(begin)

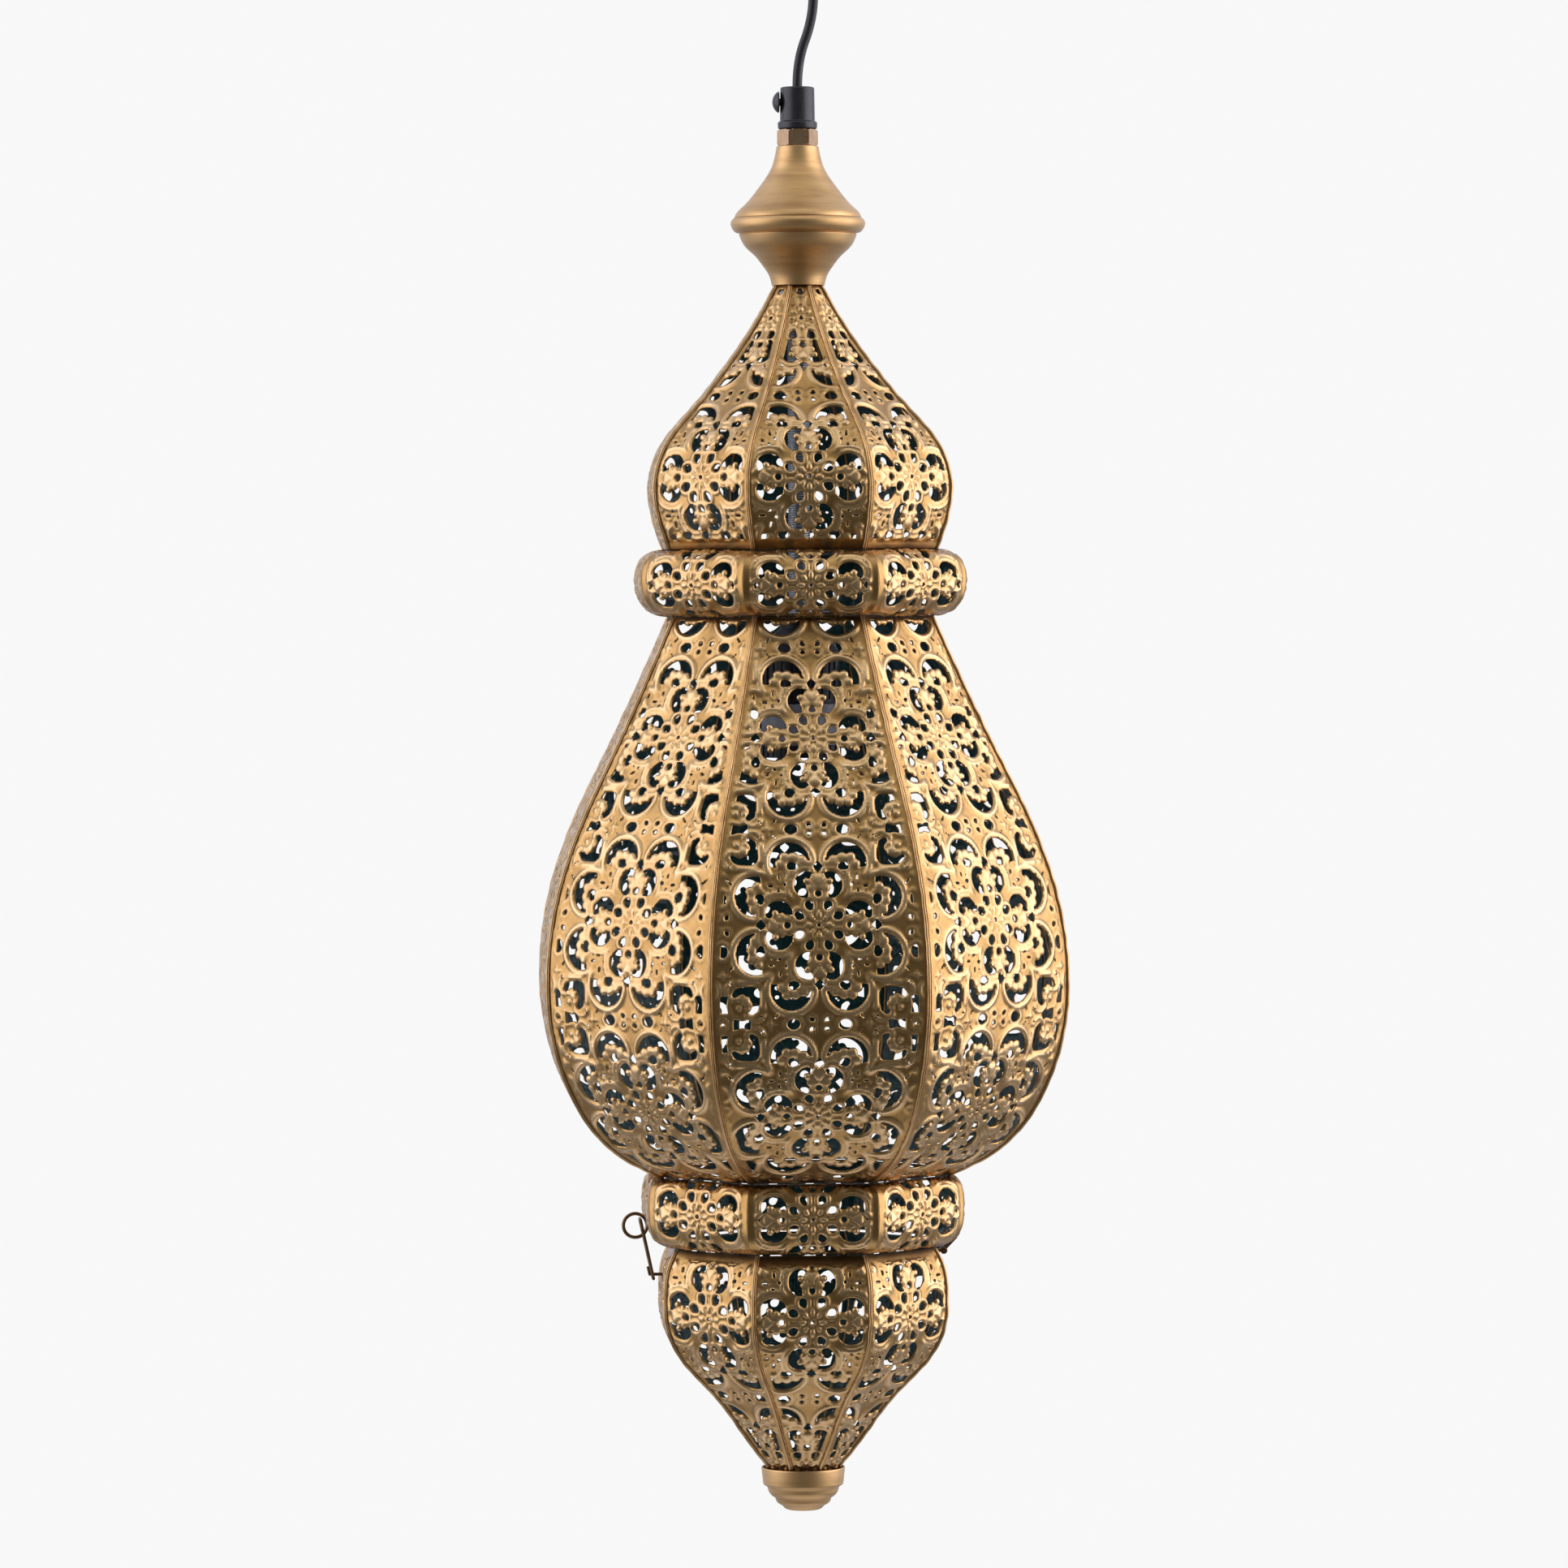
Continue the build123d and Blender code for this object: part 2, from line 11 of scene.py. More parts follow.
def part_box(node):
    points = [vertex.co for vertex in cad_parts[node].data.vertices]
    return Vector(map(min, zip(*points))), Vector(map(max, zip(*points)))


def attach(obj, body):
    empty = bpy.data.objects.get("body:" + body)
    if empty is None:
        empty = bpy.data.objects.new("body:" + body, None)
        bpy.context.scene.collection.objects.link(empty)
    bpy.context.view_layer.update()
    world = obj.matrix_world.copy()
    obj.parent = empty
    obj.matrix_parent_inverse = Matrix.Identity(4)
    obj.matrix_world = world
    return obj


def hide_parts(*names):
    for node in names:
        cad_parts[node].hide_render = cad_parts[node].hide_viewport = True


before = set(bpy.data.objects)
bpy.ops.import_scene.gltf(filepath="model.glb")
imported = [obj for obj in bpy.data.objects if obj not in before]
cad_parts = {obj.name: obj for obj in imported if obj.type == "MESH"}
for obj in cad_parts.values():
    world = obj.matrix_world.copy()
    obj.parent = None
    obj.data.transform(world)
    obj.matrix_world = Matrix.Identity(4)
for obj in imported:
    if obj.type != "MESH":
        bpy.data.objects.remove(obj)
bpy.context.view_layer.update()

(end)

Your goal →
Give an exact copy of all the data shown above.

Solution →
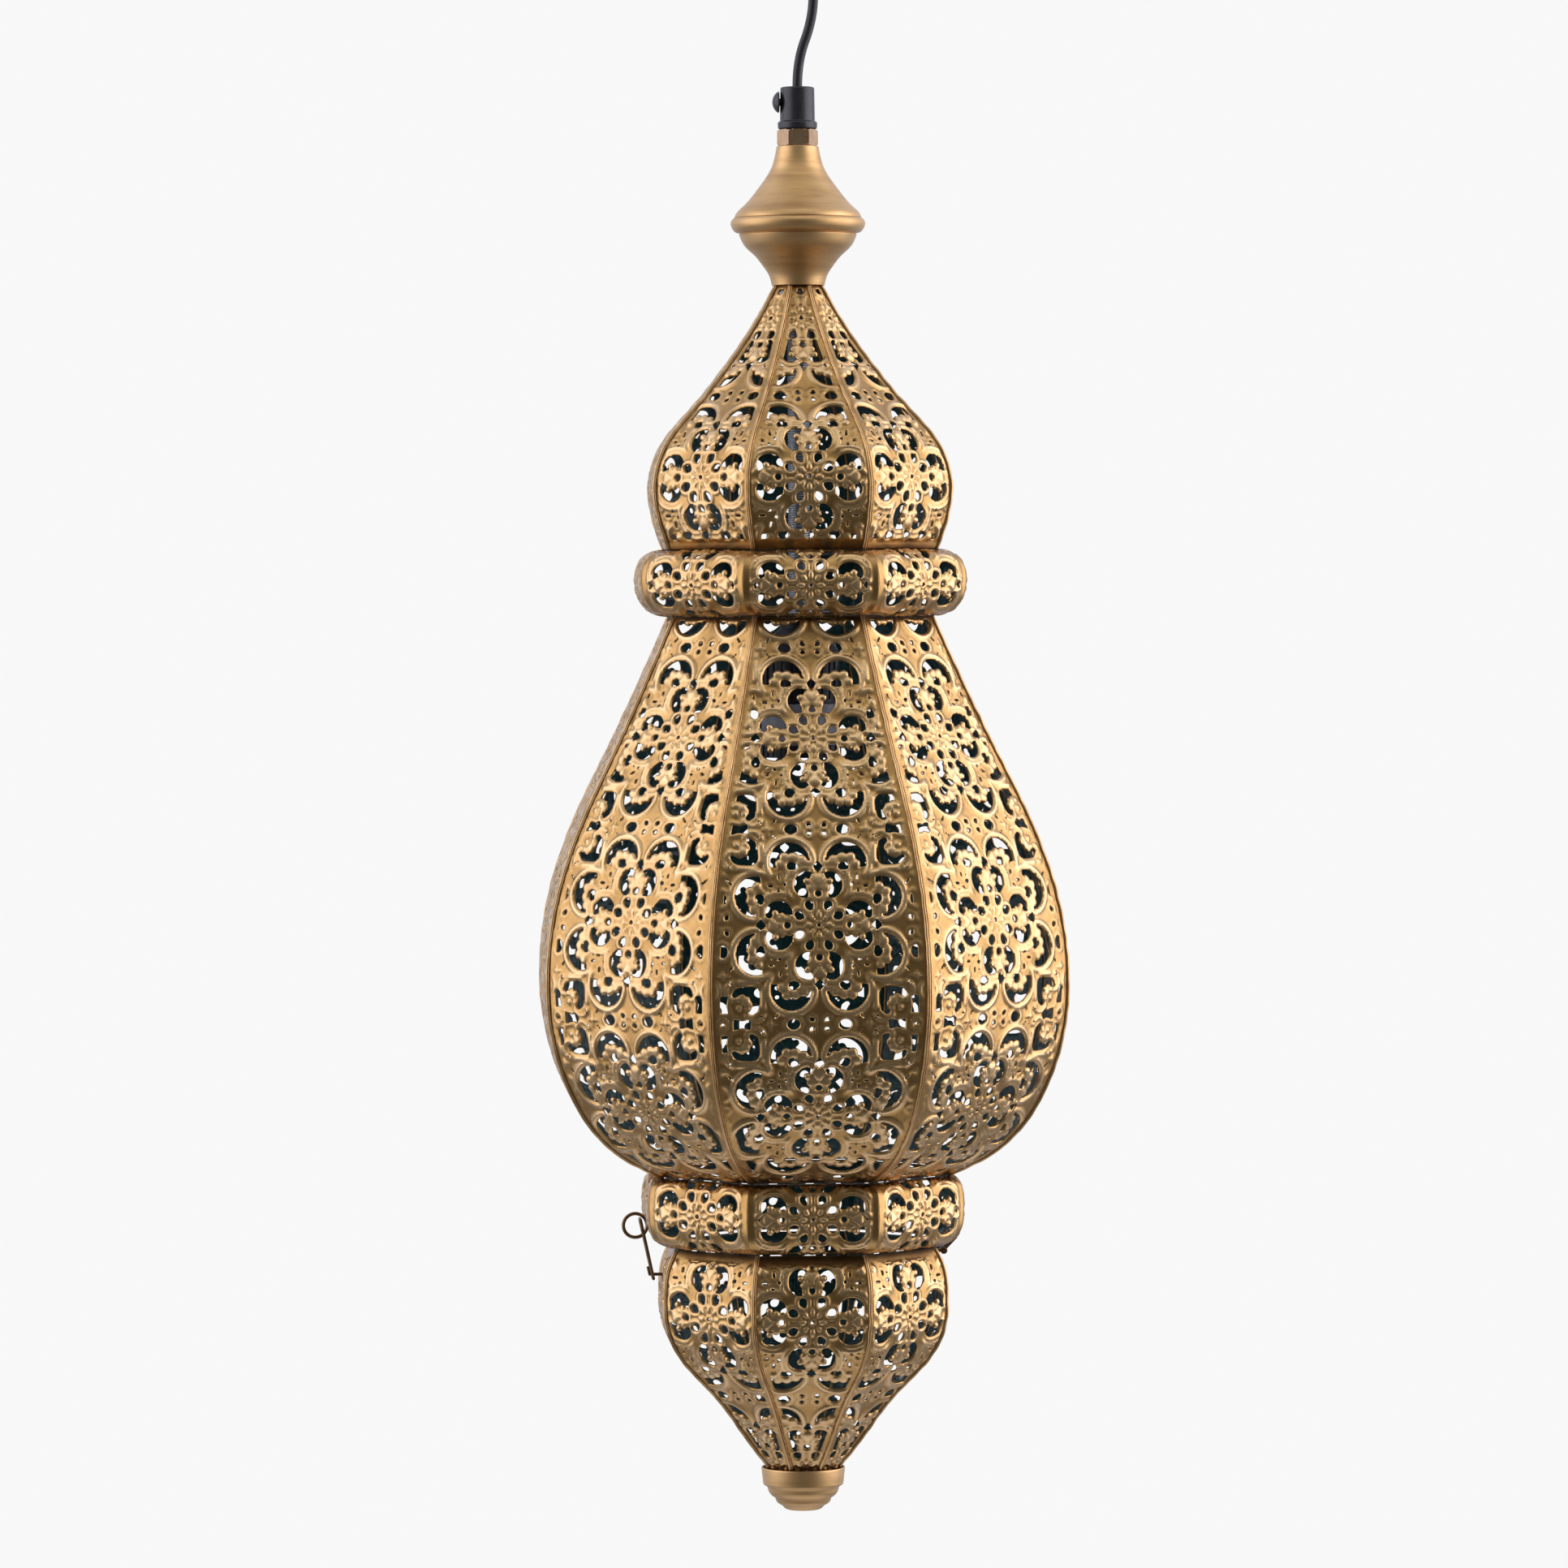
Continue the build123d and Blender code for this object: part 2, from line 11 of scene.py. More parts follow.
def part_box(node):
    points = [vertex.co for vertex in cad_parts[node].data.vertices]
    return Vector(map(min, zip(*points))), Vector(map(max, zip(*points)))


def attach(obj, body):
    empty = bpy.data.objects.get("body:" + body)
    if empty is None:
        empty = bpy.data.objects.new("body:" + body, None)
        bpy.context.scene.collection.objects.link(empty)
    bpy.context.view_layer.update()
    world = obj.matrix_world.copy()
    obj.parent = empty
    obj.matrix_parent_inverse = Matrix.Identity(4)
    obj.matrix_world = world
    return obj


def hide_parts(*names):
    for node in names:
        cad_parts[node].hide_render = cad_parts[node].hide_viewport = True


before = set(bpy.data.objects)
bpy.ops.import_scene.gltf(filepath="model.glb")
imported = [obj for obj in bpy.data.objects if obj not in before]
cad_parts = {obj.name: obj for obj in imported if obj.type == "MESH"}
for obj in cad_parts.values():
    world = obj.matrix_world.copy()
    obj.parent = None
    obj.data.transform(world)
    obj.matrix_world = Matrix.Identity(4)
for obj in imported:
    if obj.type != "MESH":
        bpy.data.objects.remove(obj)
bpy.context.view_layer.update()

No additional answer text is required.